Daily CNG consumption declined to roughly 19 million cubic meters in 2024 and dropped further to about 16 million cubic meters per day in the first half of 2025. This is particularly striking given that existing infrastructure is capable of supporting consumption levels exceeding 35 million cubic meters per day—more than double current usage.

This gap between capacity and actual consumption suggests that the problem is not primarily technical, but structural and economic. 

Pricing policy has played a central role. The gasoline price hike at the end of 2019 temporarily boosted demand for CNG, triggering a short-lived surge in vehicle conversions and increasing CNG’s share in the fuel basket. 

However, this effect proved unsustainable. Persistent inflation and the gradual erosion of the price differential between gasoline and CNG after 2021 undermined the long-term attractiveness of gas as a cheaper alternative.

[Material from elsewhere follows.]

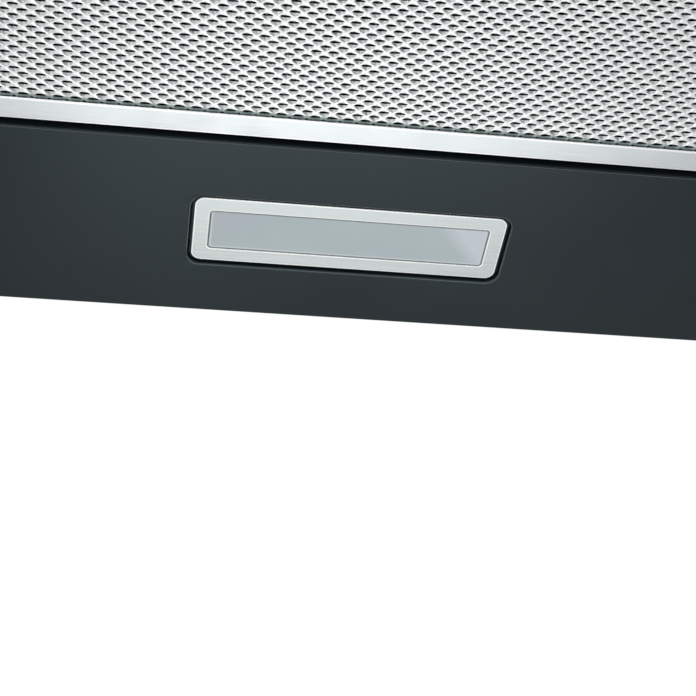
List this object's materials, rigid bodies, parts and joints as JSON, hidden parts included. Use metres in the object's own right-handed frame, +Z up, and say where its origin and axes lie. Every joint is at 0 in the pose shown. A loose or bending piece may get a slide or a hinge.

Data from recent years reveal a telling paradox: while the number of dual-fuel vehicles continued to rise, CNG consumption declined. This indicates that simply increasing the fleet of CNG-capable vehicles is insufficient to change consumer behavior. Without meaningful economic incentives, motorists increasingly revert to gasoline, even when CNG infrastructure is available. 

As a result, removing structural barriers and restoring financial motivation appears far more critical than expanding vehicle numbers alone.

Station Availability

Infrastructure constraints are often cited as another explanation for declining CNG use, but the evidence suggests this factor is secondary. 

The ratio of CNG stations per 1,000 dual-fuel vehicles has remained relatively stable at around 0.6 over the past 15 years. This stability implies that, at the national level, station availability has not deteriorated significantly. 

While localized shortages—particularly in densely populated provinces such as Tehran—can discourage use due to long waiting times, the nationwide decline in consumption cannot be attributed solely to the lack of stations.

The core challenge lies in the fading economic appeal of CNG. A comparison of fuel costs for a 100-kilometer drive using gasoline versus CNG shows that, even after the 2019 gasoline price increase, the real savings from using CNG in 2024 amounted to between 3,000 and 8,000 tomans (2 cents and 8 cents). 

Such modest savings are often insufficient to offset perceived inconveniences, including refueling time, station queues, or concerns about engine performance. This erosion of cost advantage has become the single most important obstacle to increasing CNG’s share in the fuel mix.

Station economics present an equally troubling picture. Although nominal station commissions roughly doubled over the past decade, their real value—adjusted for inflation—has effectively been halved. This has weakened the financial viability of existing stations and made investment in new ones, particularly in major cities, largely uneconomical.

While recent adjustments to commission rates have helped stabilize the sector to some extent, they have not been enough to restore long-term profitability or attract new investors without additional financial incentives.

Mounting Financial Pressure 

The burden is also shifting to the government. Since 2022, the commissions paid to station operators have exceeded retail tariffs, forcing the state to cover the difference. 

Over the past few years, this policy has imposed a fiscal cost exceeding 4 trillion tomans ($25 billion). If current trends persist without price reform, the government will face mounting financial pressure alongside declining public interest in CNG—an outcome that would inevitably translate into higher gasoline consumption and increased imports.

In this context, many energy analysts argue that leveraging Iran’s existing CNG infrastructure remains the fastest and least costly option to address the gasoline imbalance, especially given limited financial resources for rapid refinery expansion. 

However, achieving this requires a shift toward smarter policy design: restoring a meaningful price differential, offering targeted incentives to station operators and aligning consumer costs with broader energy security objectives.

Without such reforms, CNG risks remaining an underutilized asset—one that reflects not the lack of capacity, but a failure to align economics, policy and consumer behavior in a coherent energy strategy.